• [Given problem]:
Track down the lines that contain "nodes" and copy them.

=-=-=-=-=

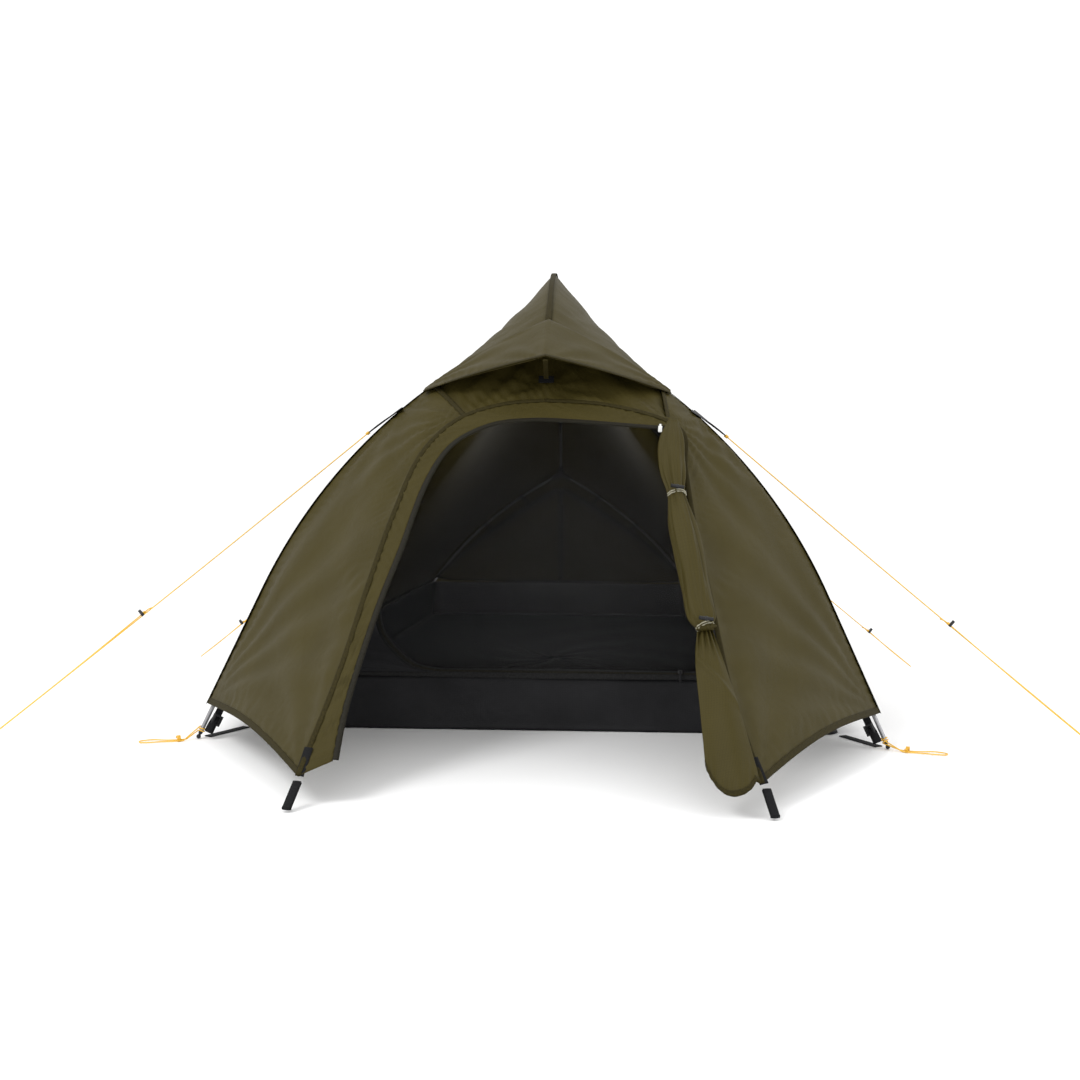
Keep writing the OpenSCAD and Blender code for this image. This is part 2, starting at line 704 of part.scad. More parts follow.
// Two sliders parked side by side at the top right end of the zip
slider_x = [238, 251];
slider_gap = 0.6;
zip_fall = atan(7 / 100);
module on_zip(x) {
    p = in_plane([x, 648.2 + (255 - x) * 0.07]);
    in_door_plane()
        translate([p[0], p[1] - 5, zip_t + slider_gap]) rotate([0, 0, -zip_fall]) children();
}
module slider() {
    translate([-4, -4.5, 0]) cube([8, 9, 2.6]);
    translate([-4, -1.5, 2.6]) cube([1.5, 3, 2.4]);
    translate([2.5, -1.5, 2.6]) cube([1.5, 3, 2.4]);
    translate([-4, 0, 5]) rotate([0, 90, 0]) cylinder(8, 0.7, 0.7, $fn = 24);
}
module pull() {
    translate([0, 0, 5])
        difference() {
            union() {
                rotate([0, 90, 0]) translate([0, 0, -2]) cylinder(4, 1.8, 1.8, $fn = 24);
                translate([-2, -5, -0.8]) cube([4, 4, 1.6]);
                translate([-4, -21, -0.8]) cube([8, 17, 1.6]);
            }
            rotate([0, 90, 0]) translate([0, 0, -3]) cylinder(6, 0.95, 0.95, $fn = 24);
        }
}
module zip_slider_left() {
    color("gray") on_zip(slider_x[0]) slider();
}
module zip_slider_right() {
    color("gray") on_zip(slider_x[1]) slider();
}
module zip_pull_left() {
    color("white") on_zip(slider_x[0]) pull();
}
module zip_pull_right() {
    color("white") on_zip(slider_x[1]) pull();
}

// The hood over the vent: from the hub and the upper legs forward to an edge held up by the prop
hood_peak = [0, front_y + 78, 790];
hood_rise = 8;
function hood_leg(side, s) = front_leg(side, mix(300, leg_top(fly_gap + 8), s), fly_gap + 8);
function hood_edge(side, s) =
    let (a = hood_leg(side, 0) + [0, -30, -8]) mix(a, hood_peak, s)
        + [0, -10, 4] * sin(180 * s);
module vent_hood() {
    color([0.31, 0.29, 0.17])
        sheet(concat(
            [for (i = [0:10]) [for (j = [0:4])
                mix(hood_leg(-1, i / 10), hood_edge(-1, i / 10), j / 4)]],
            [for (i = [9:-1:0]) [for (j = [0:4])
                mix(hood_leg(1, i / 10), hood_edge(1, i / 10), j / 4)]]));
}
prop_len = 86;
prop_angle = 24;
prop_pin = hood_peak + [0, 8, -8];
module vent_prop() {
    color("black")
        translate(prop_pin)
            rotate([-prop_angle, 0, 0]) {
                translate([-5, 0, -1]) cube([10, prop_len, 2]);
                rotate([0, 90, 0]) translate([0, 0, -5]) cylinder(10, 2.2, 2.2, $fn = 24);
            }
}
patch_at = [0, front_y + 172, 745];
module vent_patch() {
    color("black")
        translate(patch_at)
            rotate([50, 0, 0]) translate([-16, -9, 0]) cube([32, 18, 1.6]);
}

// A hooded vent low on the rear panel
rear_vent_lift = 26;
module rear_vent_hood() {
    color([0.31, 0.29, 0.17])
        sheet([for (i = [0:5]) let (s = mix(0.36, 0.5, i / 5))
            [for (j = [0:8]) rear_point(s, mix(0.5 - 0.11 * i / 5 - 0.01, 0.51 + 0.11 * i / 5, j / 8))
                + [0, 0.86, 0.5] * (3 + rear_vent_lift * sin(22.5 * j) * i / 5)]]);
}

// The door cloth rolled up along the right seam, pinched where the toggles hold it
roll_line = [[262, 636], [258, 560], [266, 475], [284, 370], [296, 290], [306, 262]];
roll_steps = 22;
roll_lift = 24;
upper_pinch = 0.36;
lower_pinch = 0.95;
function plump(s) = 1 - 0.38 * exp(-pow((s - upper_pinch) / 0.07, 2))
    - 0.42 * exp(-pow((s - lower_pinch) / 0.08, 2)) - 0.58 * exp(-pow(s / 0.09, 2));
function roll_point(s) = door_point(spline(roll_line, s)) + [0, -roll_lift, roll_lift] * 0.9;
module rolled_door() {
    color([0.3, 0.28, 0.16])
        tube([for (i = [0:roll_steps]) roll_point(i / roll_steps)],
            [for (i = [0:roll_steps]) 27 * plump(i / roll_steps)],
            [for (i = [0:roll_steps]) 19 * plump(i / roll_steps)], [0, -1, 1]);
}

// Below the lower toggle the end of the door hangs loose, in soft folds down to the hem
skirt_top = [[290, 246], [312, 246]];
skirt_foot = [[292, 36], [374, 30]];
module door_skirt() {
    color([0.3, 0.28, 0.16])
        sheet([for (i = [0:10]) let (s = i / 10)
            [for (j = [0:12]) let (t = j / 12)
                door_point(mix(mix(skirt_top[0], skirt_top[1], t),
                    mix(skirt_foot[0], skirt_foot[1], t), pow(s, 0.8)))
                    + [0, -1, 1] * (16 + 7 * s * sin(540 * t))]], 2.4);
}

// Toggles: a short bar on an elastic loop, one above the other, that hold the rolled door
toggle_r = 3.5;
toggle_half = 13;
toggle_at = [
    roll_point(upper_pinch) + [0, -1, 1] * 16.6,
    roll_point(lower_pinch) + [0, -1, 1] * 17
];
module toggle(p) {
    color("black")
        translate(p)
            rotate([-90 + door_lean, 0, 0])
                rotate([0, 0, 12]) {
                    translate([-toggle_half, 0, 0])
                        rotate([0, 90, 0]) cylinder(2 * toggle_half, toggle_r, toggle_r, $fn = 24);
                    sphere(toggle_r + 1, $fn = 24);
                }
}
module upper_toggle() {
    toggle(toggle_at[0]);
}
module lower_toggle() {
    toggle(toggle_at[1]);
}
loop_t = 1.5;
module pinch_loop(p, wide, deep) {
    translate(p)
        rotate([90 - door_lean, 0, 0])
            rotate([90, 0, 0])
                linear_extrude(4, center = true)
                    difference() {
                        square([2 * wide, 2 * deep], center = true);
                        square([2 * (wide - loop_t), 2 * (deep - loop_t)], center = true);
                    }
}
module toggle_loops() {
    color([0.75, 0.72, 0.6]) {
        pinch_loop(roll_point(upper_pinch), 22, 16.5);
        pinch_loop(roll_point(lower_pinch), 22, 17);
    }
}

// Webbing peg loops: a flat ring of webbing from the hem to the ground, hung on a pin of thread
webbing_w = 15;
webbing_t = 1.5;
module peg_loop(from, to) {
    length = norm(to - from);
    along(from, to)
        rotate([90, 0, 0])
            linear_extrude(webbing_w, center = true)
                difference() {
                    union() {
                        circle(4, $fn = 32);
                        translate([0, -4]) square([length - 4, 8]);
                        translate([length - 4, 0]) circle(4, $fn = 32);
                    }
                    circle(4 - webbing_t, $fn = 32);
                    translate([0, webbing_t - 4]) square([length - 4, 8 - 2 * webbing_t]);
                    translate([length - 4, 0]) circle(4 - webbing_t, $fn = 32);
                }
}
peg_from = [394, front_y - 534, door_corner_z - 8];
peg_to = [405, front_y - 576, 5];
rear_peg_from = [0, rear_y + 112, 42];
rear_peg_to = [0, -front_y + 578, 5];
module peg_loop_left() {
    color("black") peg_loop([-peg_from[0], peg_from[1], peg_from[2]], [-peg_to[0], peg_to[1], peg_to[2]]);
}
module peg_loop_right() {
    color("black") peg_loop(peg_from, peg_to);
}
module peg_loop_rear() {
    color("black") peg_loop(rear_peg_from, rear_peg_to);
}

// At each foot a webbing strap runs from the fly hem through a buckle to the pole tip
strap_ends = [
    [front_leg(1, hem_front + 2, -17), front_leg(1, leg_end - 6, -17)],
    [rear_leg(1, hem_rear + 2, -17), rear_leg(1, rear_end - 6, -17)]
];
module fly_corner_straps() {
    color("black")
        for (side = [0, 1])
            mirror([side, 0, 0])
                for (e = strap_ends)
                    along(e[0], e[1])
                        rotate([90, 0, 0])
                            translate([0, -7.5, -0.8]) cube([norm(e[1] - e[0]), 15, 1.6]);
}
module fly_corner_buckles() {
    color([0.05, 0.05, 0.05])
        for (side = [0, 1])
            mirror([side, 0, 0])
                for (e = strap_ends)
                    along(e[0], e[1])
                        rotate([90, 0, 0])
                            translate([norm(e[1] - e[0]) * 0.45, 0, 5])
                                difference() {
                                    cube([22, 20, 7], center = true);
                                    cube([15, 12, 12], center = true);
                                }
}

// Guy lines: each starts at a tab on the fly, ends in a loop on the ground and has a tensioner
cord_r = 1.25;
front_exit = [382, front_y + 222, 632];
front_stake = [1130, front_y, 2];
side_exit = [432, front_y + 1100, 452];
side_stake = [980, front_y + 1060, 2];
front_slide = 620;
side_slide = 560;
function flip(p, side) = [side * p[0], p[1], p[2]];
tab_base = [
    front_leg(1, 366, fly_gap + 3),
    fly_side(1, 0.55, 0.52) + [20, 0, 20]
];
tab_end = [front_exit, side_exit];
tab_gap = 3;
module guy_tabs() {
    color([0.1, 0.1, 0.08])
        for (side = [0, 1])
            mirror([side, 0, 0])
                for (i = [0, 1])
                    along(tab_base[i], tab_end[i])
                        linear_extrude(cloth, center = true)
                            polygon([[1, -24], [1, 24], [norm(tab_end[i] - tab_base[i]) - tab_gap, 5],
                                [norm(tab_end[i] - tab_base[i]) - tab_gap, -5]]);
}

// A guy's route: the standing line to the stake loop, round it, and back to the tensioner
guy_strand = 9;
function unit(v) = v / norm(v);
function guy_side(exit, stake) = let (d = unit(stake - exit)) unit(cross(d, [0, 0, 1]));
function guy_route(exit, stake, slide) =
    let (d = unit(stake - exit), w = guy_side(exit, stake), n = norm(stake - exit))
    concat(
        [for (i = [0:15]) exit + d * mix(0, n - 12, i / 15)],
        [for (a = [30:30:150]) exit + d * (n - 12 + 5 * sin(a)) + w * guy_strand * (1 - cos(a)) / 2],
        [for (i = [0:8]) exit + d * mix(n - 12, slide + 6, i / 8) + w * guy_strand]);
module guy(exit, stake, slide) {
    color([0.92, 0.7, 0.18])
        tube(guy_route(exit, stake, slide), cord_r, cord_r);
}
module guy_front_left() {
    guy(flip(front_exit, -1), flip(front_stake, -1), front_slide);
}
module guy_front_right() {
    guy(front_exit, front_stake, front_slide);
}
module guy_side_left() {
    guy(flip(side_exit, -1), flip(side_stake, -1), side_slide);
}
module guy_side_right() {
    guy(side_exit, side_stake, side_slide);
}

// A tensioner: a small plate with a bore round the standing line and a hole for the returning end
tensioner_l = 6;
module tensioner(exit, stake, slide) {
    d = unit(stake - exit);
    w = guy_side(exit, stake);
    color("black")
        along(exit + d * slide, stake)
            difference() {
                translate([-tensioner_l, 0, 0])
                    rotate([90, 0, 90])
                        linear_extrude(tensioner_l)
                            hull() {
                                circle(3.4, $fn = 32);
                                translate([-guy_strand, 0]) circle(3.4, $fn = 32);
                                translate([-guy_strand / 2, 9]) circle(2.4, $fn = 32);
                            }
                translate([-20, 0, 0]) rotate([0, 90, 0]) cylinder(40, 1.7, 1.7, $fn = 24);
                translate([-20, -guy_strand, 0]) rotate([0, 90, 0]) cylinder(40, 1.4, 1.4, $fn = 24);
            }
}
module tensioner_front_left() {
    tensioner(flip(front_exit, -1), flip(front_stake, -1), front_slide);
}
module tensioner_front_right() {
    tensioner(front_exit, front_stake, front_slide);
}
module tensioner_side_left() {
    tensioner(flip(side_exit, -1), flip(side_stake, -1), side_slide);
}
module tensioner_side_right() {
    tensioner(side_exit, side_stake, side_slide);
}

// A loop of cord lies on the ground outside each front foot
foot_route = [
    [724, front_y - 14, 2], [742, front_y - 24, 2], [764, front_y - 28, 2], [786, front_y - 25, 2],
    [802, front_y - 32, 2], [812, front_y - 44, 2], [804, front_y - 56, 2], [786, front_y - 52, 2],
    [766, front_y - 44, 2], [744, front_y - 38, 2], [726, front_y - 30, 2]
];
module foot_loop(side) {
    color([0.92, 0.7, 0.18])
        tube([for (i = [0:40]) flip(spline(foot_route, i / 40), side)], cord_r, cord_r);
}
module foot_loop_left() {
    foot_loop(-1);
}
module foot_loop_right() {
    foot_loop(1);
}

front_hub();
rear_hub();
front_left_pole();
front_right_pole();
ridge_pole();
rear_left_pole();
rear_right_pole();
pole_ferrules();
shock_cords();
pole_tips();
inner_floor();
inner_front_wall();
inner_door();
inner_left_wall();
inner_right_wall();
inner_rear_wall();
inner_clips();
inner_corner_tabs();
inner_door_zip();
inner_zip_slider();
inner_zip_pull();
fly_left_panel();
fly_right_panel();
fly_rear_panel();
fly_brow_panel();
vestibule_left_panel();
vestibule_right_panel();
door_band();
vent_hood();
vent_prop();
vent_patch();
rear_vent_hood();
rolled_door();
door_skirt();
upper_toggle();
lower_toggle();
toggle_loops();
fly_zip();
zip_slider_left();
zip_slider_right();
zip_pull_left();
zip_pull_right();
peg_loop_left();
peg_loop_right();
peg_loop_rear();
fly_corner_straps();
fly_corner_buckles();
guy_tabs();
tensioner_front_left();
tensioner_front_right();
tensioner_side_left();
tensioner_side_right();
guy_front_left();
guy_front_right();
guy_side_left();
guy_side_right();
foot_loop_left();
foot_loop_right();
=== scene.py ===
"""Looks of a one-person trekking tent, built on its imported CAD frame. All lengths are in metres."""
import math

import bpy
import numpy as np
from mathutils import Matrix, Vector


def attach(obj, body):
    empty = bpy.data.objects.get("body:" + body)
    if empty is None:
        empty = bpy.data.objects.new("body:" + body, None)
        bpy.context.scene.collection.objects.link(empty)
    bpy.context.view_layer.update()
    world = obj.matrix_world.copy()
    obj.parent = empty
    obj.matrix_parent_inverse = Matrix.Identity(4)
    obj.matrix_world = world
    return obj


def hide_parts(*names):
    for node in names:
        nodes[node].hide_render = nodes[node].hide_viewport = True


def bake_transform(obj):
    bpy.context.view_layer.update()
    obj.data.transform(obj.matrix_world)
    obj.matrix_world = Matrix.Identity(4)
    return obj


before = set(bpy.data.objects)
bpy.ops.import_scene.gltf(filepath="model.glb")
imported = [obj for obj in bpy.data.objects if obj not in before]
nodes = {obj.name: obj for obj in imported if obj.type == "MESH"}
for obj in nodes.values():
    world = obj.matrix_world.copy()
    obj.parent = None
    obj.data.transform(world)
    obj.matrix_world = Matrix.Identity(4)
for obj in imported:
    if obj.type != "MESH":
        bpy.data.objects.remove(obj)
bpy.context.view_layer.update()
MM = 0.001
TENT = "tent"

# ---------------- driving dimensions, as in the CAD
FRONT_Y = -0.960
REAR_Y = 1.330
FRONT_RISE, REAR_RISE = 0.912, 0.578
FRONT_LEAN, REAR_LEAN = math.radians(19), math.radians(31)
HALF_SPAN, REAR_HALF = 0.705, 0.515
SPLAY = math.radians(22)
FRONT_SLOPE, REAR_SLOPE = math.radians(24), math.radians(32)
RIDGE_R = 1.330
FLY_GAP, INNER_GAP = 0.013, 0.045
REACH, DOOR_SLOPE = 0.580, 1.03
REAR_STAND_OFF, FRONT_STAND_OFF = 0.018, 0.014
# How far down the front leg the front guys pull
GUY_PULL = 0.366
SIDES = ((-1, "left"), (1, "right"))


def arr(*p):
    return np.array(p, dtype=float)


def unit(v):
    return v / max(np.linalg.norm(v), 1e-9)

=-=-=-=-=

• [Problem solution]:
        nodes[node].hide_render = nodes[node].hide_viewport = True
nodes = {obj.name: obj for obj in imported if obj.type == "MESH"}
for obj in nodes.values():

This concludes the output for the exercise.